Le projet de rénovation soulève une question fondamentale : peut-on moderniser un espace sans en chasser ses habitants ? Les détracteurs, comme Shweta, une militante locale, estiment que les trois quarts de la population pourraient être forcés de quitter Dharavi pour des zones mal équipées. « Les habitants n’ont pas les moyens d’acheter ou de louer les nouveaux logements », explique-t-elle. Ce scénario, qualifié de désastre, menace de briser le tissu social et économique du quartier.

Aspect Promesse Crainte
Logement Relogement pour tous Exclusion des nouveaux arrivants
Économie Maintien des entreprises Perte d’ateliers artisanaux
Coût Accessibilité financière Prix inabordables

Pourtant, les défenseurs du projet insistent sur ses bénéfices.

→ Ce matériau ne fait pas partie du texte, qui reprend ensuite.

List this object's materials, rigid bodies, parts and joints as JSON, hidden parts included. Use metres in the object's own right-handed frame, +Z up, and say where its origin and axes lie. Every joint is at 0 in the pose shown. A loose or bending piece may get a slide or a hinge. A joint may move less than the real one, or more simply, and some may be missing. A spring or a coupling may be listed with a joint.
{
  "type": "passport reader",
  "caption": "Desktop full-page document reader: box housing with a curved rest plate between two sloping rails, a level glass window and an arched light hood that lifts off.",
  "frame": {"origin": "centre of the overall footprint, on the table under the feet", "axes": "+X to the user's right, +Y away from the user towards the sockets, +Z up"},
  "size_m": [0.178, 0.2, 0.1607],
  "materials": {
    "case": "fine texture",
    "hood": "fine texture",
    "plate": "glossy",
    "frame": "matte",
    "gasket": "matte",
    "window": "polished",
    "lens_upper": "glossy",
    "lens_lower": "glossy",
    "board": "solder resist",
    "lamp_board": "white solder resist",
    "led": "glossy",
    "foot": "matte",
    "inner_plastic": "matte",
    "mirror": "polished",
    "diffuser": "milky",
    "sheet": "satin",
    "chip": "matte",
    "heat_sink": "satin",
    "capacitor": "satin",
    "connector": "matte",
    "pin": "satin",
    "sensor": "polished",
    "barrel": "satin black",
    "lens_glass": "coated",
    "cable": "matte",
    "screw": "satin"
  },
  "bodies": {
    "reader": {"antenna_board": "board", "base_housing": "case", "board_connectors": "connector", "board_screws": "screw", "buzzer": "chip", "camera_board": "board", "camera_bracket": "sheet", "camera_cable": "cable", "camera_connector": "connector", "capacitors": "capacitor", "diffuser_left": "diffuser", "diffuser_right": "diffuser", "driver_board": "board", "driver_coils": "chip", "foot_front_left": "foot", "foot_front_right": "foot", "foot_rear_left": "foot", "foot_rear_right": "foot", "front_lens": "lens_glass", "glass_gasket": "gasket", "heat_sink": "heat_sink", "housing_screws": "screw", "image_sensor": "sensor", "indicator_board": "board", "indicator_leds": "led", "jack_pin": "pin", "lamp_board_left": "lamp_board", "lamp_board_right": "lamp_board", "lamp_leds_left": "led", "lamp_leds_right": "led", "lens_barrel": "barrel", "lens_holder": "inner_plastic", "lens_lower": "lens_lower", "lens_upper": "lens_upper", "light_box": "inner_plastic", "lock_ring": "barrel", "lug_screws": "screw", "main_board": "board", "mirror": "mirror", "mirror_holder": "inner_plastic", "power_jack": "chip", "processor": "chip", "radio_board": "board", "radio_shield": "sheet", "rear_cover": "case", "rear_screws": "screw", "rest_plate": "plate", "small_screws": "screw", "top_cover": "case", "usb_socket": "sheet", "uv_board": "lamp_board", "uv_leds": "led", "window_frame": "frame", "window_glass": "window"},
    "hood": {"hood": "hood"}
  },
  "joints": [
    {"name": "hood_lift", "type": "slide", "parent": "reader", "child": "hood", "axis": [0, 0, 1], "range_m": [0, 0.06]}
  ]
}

Le responsable du DRP affirme que personne ne sera laissé pour compte et que les conditions de vie, souvent inhumaines, s’amélioreront. « Passez une nuit à Dharavi, et vous comprendrez pourquoi ce changement est nécessaire », argue-t-il. Mais pour Bipinkumar, la peur de l’inconnu domine. « Je ne partirai pas tant que je n’aurai pas la garantie d’un nouveau toit », insiste-t-il.

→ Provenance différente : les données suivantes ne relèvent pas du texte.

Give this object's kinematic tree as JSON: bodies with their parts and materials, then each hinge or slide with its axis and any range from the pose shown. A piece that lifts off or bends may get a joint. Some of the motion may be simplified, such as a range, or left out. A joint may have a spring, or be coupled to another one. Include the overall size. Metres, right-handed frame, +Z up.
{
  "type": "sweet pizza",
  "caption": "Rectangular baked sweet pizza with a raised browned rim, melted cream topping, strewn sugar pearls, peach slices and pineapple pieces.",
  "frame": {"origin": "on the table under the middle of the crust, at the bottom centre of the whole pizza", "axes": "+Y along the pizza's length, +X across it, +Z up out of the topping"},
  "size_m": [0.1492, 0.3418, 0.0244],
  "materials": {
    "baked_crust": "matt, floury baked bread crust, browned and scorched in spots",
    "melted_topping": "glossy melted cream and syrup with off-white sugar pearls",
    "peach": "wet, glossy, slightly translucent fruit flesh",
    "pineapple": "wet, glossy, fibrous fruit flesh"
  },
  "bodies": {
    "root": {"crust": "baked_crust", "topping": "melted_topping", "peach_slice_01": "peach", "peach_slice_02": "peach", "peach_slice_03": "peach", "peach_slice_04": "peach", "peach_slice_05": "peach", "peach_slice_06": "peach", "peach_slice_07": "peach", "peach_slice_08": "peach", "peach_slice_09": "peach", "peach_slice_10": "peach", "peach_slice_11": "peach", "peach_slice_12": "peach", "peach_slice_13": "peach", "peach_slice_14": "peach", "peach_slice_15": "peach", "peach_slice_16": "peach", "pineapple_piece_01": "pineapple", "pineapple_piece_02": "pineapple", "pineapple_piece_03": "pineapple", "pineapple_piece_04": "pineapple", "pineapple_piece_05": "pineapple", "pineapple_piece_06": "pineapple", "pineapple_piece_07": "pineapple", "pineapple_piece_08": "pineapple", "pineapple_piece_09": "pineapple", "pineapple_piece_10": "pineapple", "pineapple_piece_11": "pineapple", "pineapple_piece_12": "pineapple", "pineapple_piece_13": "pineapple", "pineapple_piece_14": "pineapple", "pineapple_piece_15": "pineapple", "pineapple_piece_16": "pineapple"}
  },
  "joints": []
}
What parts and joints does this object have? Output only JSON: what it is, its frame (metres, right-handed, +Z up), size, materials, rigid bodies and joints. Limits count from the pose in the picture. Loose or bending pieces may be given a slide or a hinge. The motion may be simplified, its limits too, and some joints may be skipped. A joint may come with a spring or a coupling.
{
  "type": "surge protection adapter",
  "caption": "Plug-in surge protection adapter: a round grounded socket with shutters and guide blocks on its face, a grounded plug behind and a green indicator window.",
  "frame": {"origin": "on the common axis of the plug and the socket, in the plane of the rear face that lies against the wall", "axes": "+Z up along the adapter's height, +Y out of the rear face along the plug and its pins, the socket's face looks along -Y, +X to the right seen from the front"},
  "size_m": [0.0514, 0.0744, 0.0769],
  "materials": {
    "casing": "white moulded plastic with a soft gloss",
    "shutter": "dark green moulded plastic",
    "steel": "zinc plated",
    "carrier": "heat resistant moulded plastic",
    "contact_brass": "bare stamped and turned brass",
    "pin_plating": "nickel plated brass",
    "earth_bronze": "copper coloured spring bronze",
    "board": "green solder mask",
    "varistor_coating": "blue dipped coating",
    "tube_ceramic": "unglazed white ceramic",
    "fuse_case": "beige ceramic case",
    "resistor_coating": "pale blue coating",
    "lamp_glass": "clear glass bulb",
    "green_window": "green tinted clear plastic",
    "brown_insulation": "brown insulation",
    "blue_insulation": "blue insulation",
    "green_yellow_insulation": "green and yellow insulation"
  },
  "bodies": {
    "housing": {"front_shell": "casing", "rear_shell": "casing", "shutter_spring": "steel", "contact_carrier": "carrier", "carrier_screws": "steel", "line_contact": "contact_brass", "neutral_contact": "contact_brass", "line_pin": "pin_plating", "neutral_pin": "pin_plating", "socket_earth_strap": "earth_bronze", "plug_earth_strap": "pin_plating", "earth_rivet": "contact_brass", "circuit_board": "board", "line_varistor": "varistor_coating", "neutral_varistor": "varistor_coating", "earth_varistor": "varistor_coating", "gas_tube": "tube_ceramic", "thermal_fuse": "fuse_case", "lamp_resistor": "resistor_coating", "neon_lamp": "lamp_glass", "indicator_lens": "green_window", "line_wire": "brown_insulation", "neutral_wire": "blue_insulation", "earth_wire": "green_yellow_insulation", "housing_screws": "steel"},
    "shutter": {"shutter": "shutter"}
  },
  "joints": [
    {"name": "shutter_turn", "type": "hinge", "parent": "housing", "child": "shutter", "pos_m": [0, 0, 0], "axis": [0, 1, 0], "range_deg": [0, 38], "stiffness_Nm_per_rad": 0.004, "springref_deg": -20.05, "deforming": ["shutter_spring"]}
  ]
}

Dharavi : Symbole d’un Défi National

Le cas de Dharavi reflète un défi plus large en Inde : concilier urbanisation rapide et justice sociale. Dans un pays où les mégapoles s’étendent à une vitesse fulgurante, les bidonvilles comme Dharavi sont à la croisée des chemins. Ils incarnent à la fois la résilience des communautés marginalisées et les limites d’un développement qui privilégie souvent l’économie au détriment des plus vulnérables.

Le projet, s’il réussit, pourrait devenir un modèle pour d’autres villes indiennes. Mais s’il échoue, il risque d’alimenter les critiques contre une modernisation perçue comme élitiste. Pour l’heure, les grues avancent, et les habitants de Dharavi oscillent entre espoir et appréhension, suspendus à un avenir incertain.

Dharavi, un lieu où chaque ruelle raconte une histoire. Mais quelle sera la prochaine page ?

Alors que les bulldozers se rapprochent, la question demeure : la modernité peut-elle s’élever sans écraser ceux qui ont fait de Dharavi un lieu unique ? L’avenir de ce bidonville, à la fois usine et foyer, reste suspendu à la réponse.